Professional benchmarking records measurements from your hardware, not copied guesses.

Benchmark Harness

Record the workload, not just the result.

Each row should include engine, version, model, quantization, hardware, concurrency, prompt_tokens, output_tokens, ttft_ms, tok_per_s, peak_mem_gb, notes. Run batch size or concurrency [1, 4, 8, 16] where the engine supports it.

Memory strategy changes how much useful work fits into the same window.

How to Read Results

The winner depends on the shape of traffic.

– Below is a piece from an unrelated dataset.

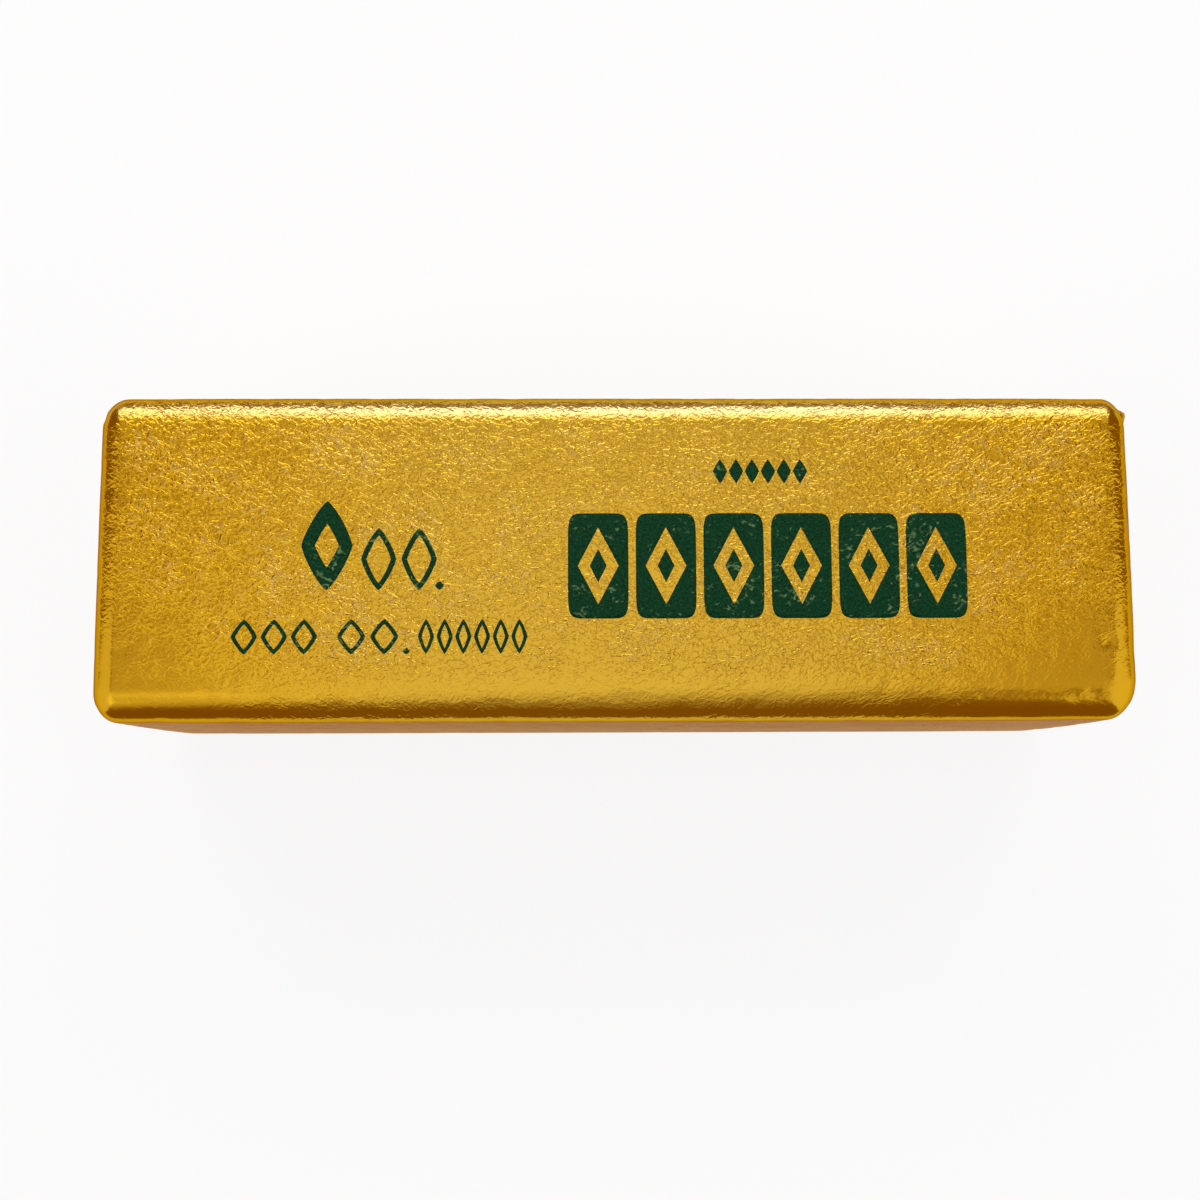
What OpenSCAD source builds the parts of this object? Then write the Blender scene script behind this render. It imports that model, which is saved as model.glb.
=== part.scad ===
// A quarter-pound stick of butter, shut in a sheet of gold foil.
//
// The pack lies on its long back with the label face up. X runs along the
// block, Y across it and Z up; the origin is at the middle of the base.
// The foil hides the butter everywhere, so pack and butter are one solid:
// a box with soft edges and slightly swollen faces, whose ends carry the
// four flaps of the closing fold.
// Left, right, near (-Y) and far (+Y) are as seen with the label upright.

/* [Block] */
// Length over both folded ends
block_length = 106; // [90:0.5:130]
// Width of the label face
block_width = 33.8; // [28:0.2:42]
// Height from the base to the crown of the label face
block_height = 33.8; // [28:0.2:42]

/* [Soft edges] */
// How far the edge rounding reaches in from the ends
round_along = 2.4; // [2:0.1:5]
// How far the edge rounding reaches in from the long sides
round_across = 3.3; // [2:0.1:5]
// How far the edge rounding reaches in from the top and the base
round_down = 1.9; // [1:0.1:4]
// How many times rounder the near right corner is pressed than the others
pressed_corner = 1.3; // [1:0.05:1.6]

/* [Swollen faces] */
// Crown of the label face
top_crown = 0.3; // [0:0.05:0.8]
// Crown of each long side
side_crown = 0.35; // [0:0.05:0.8]
// Crown of each end, under its flaps
end_crown = 0.3; // [0:0.05:0.8]

/* [End folds] */
// Thickness of one flap: doubled foil and the air under it
flap_lift = 0.3; // [0.1:0.05:0.5]
// How far the lower flap laps over the tip of the upper one
flap_lap = 2.8; // [0:0.1:5]

/* [Fineness] */
// Cells from the start of a rounding to the middle of its edge
round_cells = 3; // [2:1:4]
// Cells along the block between its roundings
long_cells = 14; // [8:2:18]
// Cells across each end between its roundings
end_cells = 12; // [8:2:16]

/* [Hidden] */
foil_colour = [0.80, 0.60, 0.19];

// The box that the faces swell out of: half sizes about its own middle.
core = [
    block_length / 2 - end_crown - flap_lift,
    block_width / 2 - side_crown,
    (block_height - top_crown) / 2
];
reach = [round_along, round_across, round_down];
cells = [long_cells, end_cells, end_cells] + 2 * round_cells * [1, 1, 1];
diagonal = 45; // a rounding is shared by two faces, half a right angle each

function clamp(value, low, high) = min(max(value, low), high);

// 0 up to edge a, 1 from edge b on, and smooth in between.
function ease(value, a, b) = let (t = clamp((value - a) / (b - a), 0, 1)) t * t * (3 - 2 * t);

// Place of grid line i on an axis: even steps of arc in the roundings, even steps between them.
function line_place(axis, i) =
    let (
        n = cells[axis],
        half = core[axis],
        r = reach[axis],
        from_end = min(i, n - i),
        flat = half - r,
        side = i < n / 2 ? -1 : 1
    )
    from_end < round_cells
        ? side * (flat + r * tan(diagonal * (round_cells - from_end) / round_cells))
        : flat * (2 * (i - round_cells) / (n - 2 * round_cells) - 1);

// Rounding at a point: the near right corner is pressed rounder.
function reach_at(p) =
    let (press = 1 + (pressed_corner - 1) * ease(p.x, 0, core.x) * ease(-p.y, 0, core.y))
    [reach.x * press, reach.y * press, reach.z];

// Pulls a point of the box's surface in to its soft edges and corners.
function soften(p) =
    let (
        r = reach_at(p),
        inner = [for (axis = [0:2]) clamp(p[axis], r[axis] - core[axis], core[axis] - r[axis])],
        out = [for (axis = [0:2]) (p[axis] - inner[axis]) / r[axis]],
        size = norm(out)
    )
    [for (axis = [0:2]) inner[axis] + r[axis] * out[axis] / size];

// 1 at the middle of a face and 0 at its border, flatter for a higher power.
function swell(share, power) = 1 - pow(min(abs(share), 1), power);

// Height of the flaps over an end, from the grid shares across it and up it:
// the upper and the lower flap are triangles whose tips meet at the middle,
// and the tucked sides lie under them. Where the tips lap, the butter gives
// way and the end stays as high as one flap.
function flap_height(across, up) =
    let (
        half = min(core.y, core.z),
        step = 2 / end_cells,
        merge = 1 - ease(abs(up), 0.72, 0.98),
        upper = ease(up - abs(across), 0, step),
        lower = ease(-up - abs(across) + flap_lap / half, 0, step)
    )
    flap_lift * merge * min(upper + lower, 1);

// The swelling of every face, along that face's own axis. The base stays flat.
function swollen(p, share) =
    let (
        end_way = abs(share.x) >= 1 ? sign(share.x) : 0,
        side_way = abs(share.y) >= 1 ? sign(share.y) : 0,
        top_way = share.z >= 1 ? 1 : 0,
        end_rise = end_crown * swell(share.y, 2) * swell(share.z, 2) + flap_height(share.y, share.z),
        side_rise = side_crown * swell(share.x, 8) * swell(share.z, 2),
        top_rise = top_crown * swell(share.x, 8) * swell(share.y, 2)
    )
    p + [end_way * end_rise, side_way * side_rise, top_way * top_rise + core.z];

// A point of the pack, from the numbers of its three grid lines.
function pack_point(i, j, k) =
    let (
        p = [line_place(0, i), line_place(1, j), line_place(2, k)],
        share = [2 * i / cells.x - 1, 2 * j / cells.y - 1, 2 * k / cells.z - 1]
    )
    swollen(soften(p), share);

// One face of the grid. a and b are its axes and c the fixed one, at its line `at`.
function face_points(a, b, c, at) = [
    for (i = [0:cells[a]], j = [0:cells[b]])
        let (index = [for (axis = [0:2]) axis == a ? i : axis == b ? j : at])
        pack_point(index[0], index[1], index[2])
];

// Two triangles for each cell, split towards the middle of the face, so that
// the flaps' slanting edges run along the splits. `flip` turns them over.
function face_triangles(a, b, start, flip) = [
    for (i = [0:cells[a] - 1], j = [0:cells[b] - 1])
        let (
            wide = cells[b] + 1,
            p = start + i * wide + j,
            q = p + wide,
            rising = (i < cells[a] / 2) == (j < cells[b] / 2),
            pair = rising
                ? [[p, q + 1, q], [p, p + 1, q + 1]]
                : [[p, p + 1, q], [q, p + 1, q + 1]]
        )
        for (t = pair) flip ? [t[2], t[1], t[0]] : t
];

// The six faces: their two axes, the fixed axis, its line, and whether to flip.
faces_of_box = [
    [1, 2, 0, 0, false], [1, 2, 0, cells.x, true],
    [2, 0, 1, 0, false], [2, 0, 1, cells.y, true],
    [0, 1, 2, 0, false], [0, 1, 2, cells.z, true]
];

function points_before(n) = n == 0
    ? 0
    : points_before(n - 1)
        + (cells[faces_of_box[n - 1][0]] + 1) * (cells[faces_of_box[n - 1][1]] + 1);

module wrapped_block() {
    color(foil_colour)
        polyhedron(
            points = [for (f = faces_of_box) each face_points(f[0], f[1], f[2], f[3])],
            faces = [
                for (n = [0:len(faces_of_box) - 1])
                    let (f = faces_of_box[n])
                    each face_triangles(f[0], f[1], points_before(n), f[4])
            ],
            convexity = 4
        );
}

wrapped_block();
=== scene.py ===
import math

import bpy
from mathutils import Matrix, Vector


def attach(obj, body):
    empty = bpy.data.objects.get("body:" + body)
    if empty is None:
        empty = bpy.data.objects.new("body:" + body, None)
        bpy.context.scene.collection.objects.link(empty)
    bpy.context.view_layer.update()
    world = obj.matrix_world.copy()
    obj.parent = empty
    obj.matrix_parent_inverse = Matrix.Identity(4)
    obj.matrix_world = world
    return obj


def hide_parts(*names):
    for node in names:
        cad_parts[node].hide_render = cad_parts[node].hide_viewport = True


# A quarter-pound stick of butter, shut in gold foil, on a pale studio table.
# It lies on its long back with the label face up: X runs along it, Y across it
# to the top of the label and Z up, and the origin is at the middle of its base.
# Left, right, near (-Y) and far (+Y) are as seen with the label upright.

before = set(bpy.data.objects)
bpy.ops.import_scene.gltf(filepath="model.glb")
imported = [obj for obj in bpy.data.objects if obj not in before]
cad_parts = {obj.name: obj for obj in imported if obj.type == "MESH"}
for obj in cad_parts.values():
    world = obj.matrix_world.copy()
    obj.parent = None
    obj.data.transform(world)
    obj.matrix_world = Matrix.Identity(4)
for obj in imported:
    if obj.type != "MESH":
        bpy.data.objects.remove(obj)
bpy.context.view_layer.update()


# --- The foil wrapper ---
# One sheet of thin aluminium foil, lacquered gold, wrapped round the butter and
# pressed to it by hand. It is folded like a parcel at both ends, and its long
# edges lap on the underside, where the block's weight shuts them.

mm = 0.001  # every length below is given in millimetres and used in metres


def linear(hex_colour):
    """The linear RGBA colour of an sRGB hex value."""
    parts = [int(hex_colour[i:i + 2], 16) / 255 for i in (1, 3, 5)]
    return (*[p / 12.92 if p < 0.04045 else ((p + 0.055) / 1.055) ** 2.4 for p in parts], 1)


def add(tree, kind, values=None, **settings):
    """Adds a node with its settings and its input values or links, and returns its outputs."""
    made = tree.nodes.new(kind)
    for name, value in settings.items():
        setattr(made, name, value)
    for key, value in (values or {}).items():
        if isinstance(value, bpy.types.NodeSocket):
            tree.links.new(value, made.inputs[key])
        else:
            made.inputs[key].default_value = value
    return made.outputs


def growth_tree(name, inputs):
    """A Geometry Nodes tree with these named inputs, and the outputs of its input node."""
    tree = bpy.data.node_groups.new(name, "GeometryNodeTree")
    tree.interface.new_socket("Geometry", in_out="OUTPUT", socket_type="NodeSocketGeometry")
    for label, kind in inputs.items():
        tree.interface.new_socket(label, in_out="INPUT", socket_type="NodeSocket" + kind)
    return tree, add(tree, "NodeGroupInput")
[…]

At batch 1, launch overhead, sampling, and memory bandwidth matter. At high concurrency, scheduler quality and KV memory management dominate. The winner is the engine that satisfies your deployment constraint with measured headroom.

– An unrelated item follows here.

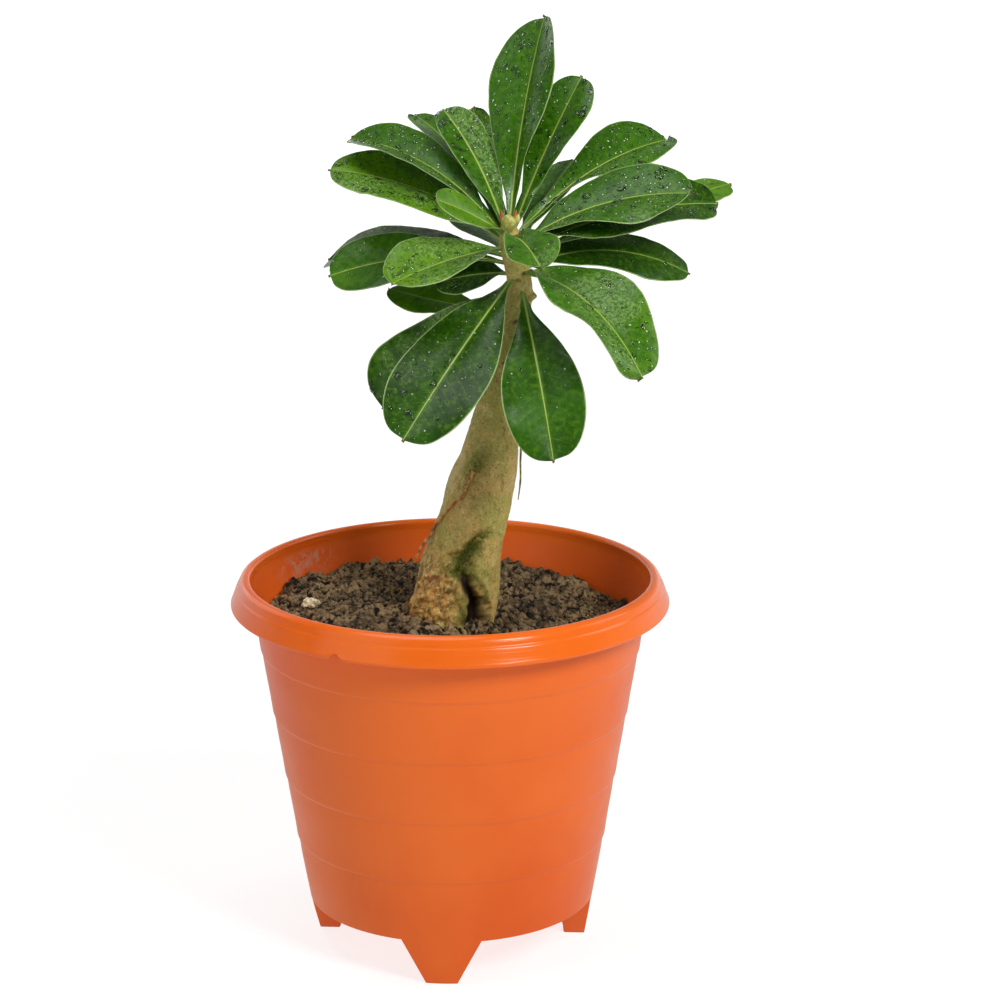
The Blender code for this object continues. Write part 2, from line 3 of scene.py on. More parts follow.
import bpy
import numpy as np
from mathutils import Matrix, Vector


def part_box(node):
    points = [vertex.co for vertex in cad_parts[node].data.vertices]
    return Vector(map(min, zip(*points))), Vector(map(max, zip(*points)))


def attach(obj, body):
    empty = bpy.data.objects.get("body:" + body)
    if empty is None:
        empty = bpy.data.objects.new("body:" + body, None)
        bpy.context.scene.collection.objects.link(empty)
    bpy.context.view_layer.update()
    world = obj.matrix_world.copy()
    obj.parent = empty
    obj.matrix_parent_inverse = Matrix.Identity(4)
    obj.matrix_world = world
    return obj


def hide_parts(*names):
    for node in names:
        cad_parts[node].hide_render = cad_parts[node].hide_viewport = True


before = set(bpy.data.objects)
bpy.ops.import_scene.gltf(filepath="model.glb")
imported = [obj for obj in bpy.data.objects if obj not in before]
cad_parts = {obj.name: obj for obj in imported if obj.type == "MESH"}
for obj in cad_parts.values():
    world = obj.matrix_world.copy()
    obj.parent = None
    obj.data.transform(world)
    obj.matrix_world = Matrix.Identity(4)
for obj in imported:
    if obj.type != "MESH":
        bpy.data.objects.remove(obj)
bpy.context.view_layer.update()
potLow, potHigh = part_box("pot")
# all shapes below are worked out round the pot's axis
potAxis = np.array([(potLow.x + potHigh.x) / 2, (potLow.y + potHigh.y) / 2, 0.0])
print("frame loaded, pot axis at", np.round(potAxis, 4))


# small helpers for arrays, meshes and nodes

def smoothStep(value, low, high):
    share = np.clip((value - low) / (high - low), 0.0, 1.0)
    return share * share * (3 - 2 * share)


def bell(value, width):
    return np.exp(-(value / width) ** 2)


def turnBetween(angle, middle):
    # smallest turn from middle to angle, in degrees
    return (np.degrees(angle) - middle + 180) % 360 - 180


def softNoise(points, size, seed):
    # random numbers from -1 to 1 on a cubic lattice of that size, joined by smooth steps
    cells = 32  # the lattice repeats after so many
    table = np.random.default_rng(seed).uniform(-1, 1, (cells, cells, cells))
    spot = points / size
    cell = np.floor(spot).astype(int)
    part = spot - cell
    part = part * part * (3 - 2 * part)
    total = np.zeros(points.shape[:-1])
    for corner in np.ndindex(2, 2, 2):
        weight = np.prod(np.where(corner, part, 1 - part), axis=-1)
        total += weight * table[tuple(np.moveaxis((cell + corner) % cells, -1, 0))]
    return total


def layeredNoise(points, size, seed, layers=3):
    # each layer half as large and half as strong as the one before
    total = np.zeros(points.shape[:-1])
    for layer in range(layers):
        total += softNoise(points, size / 2 ** layer, seed + layer) / 2 ** layer
    return total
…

A repeatable harness matters more than a single impressive run.

Did You Know?

A detail worth remembering.

TensorRT-LLM often wins peak NVIDIA throughput because it turns model execution into compiled engine plans, but that same compilation step is why it feels heavier than Python-first engines.

Exercise

Build the habit with code.

Pick two engines that run on your hardware.
Use the notebook schema to record version, model, quantization, prompt length, output length, TTFT, throughput, and memory.
Run at least three concurrency or batch settings.
Write one page explaining which engine you would deploy and what constraint drove the choice.

Self-Check

Answer these from memory.

Why should benchmark cells start as TBD? Because performance must be measured on the actual hardware/model/request shape.
When is TensorRT-LLM worth its complexity? When NVIDIA throughput at scale matters enough to justify compile and deployment friction.
Why is llama.cpp strong locally? GGUF and mature CPU/Metal paths make it practical on consumer hardware.
What does SGLang add conceptually? Runtime support for structured generation and prefix sharing.
What is a fair engine comparison? Same model, quantization, prompts, output lengths, hardware, warmup, and metrics.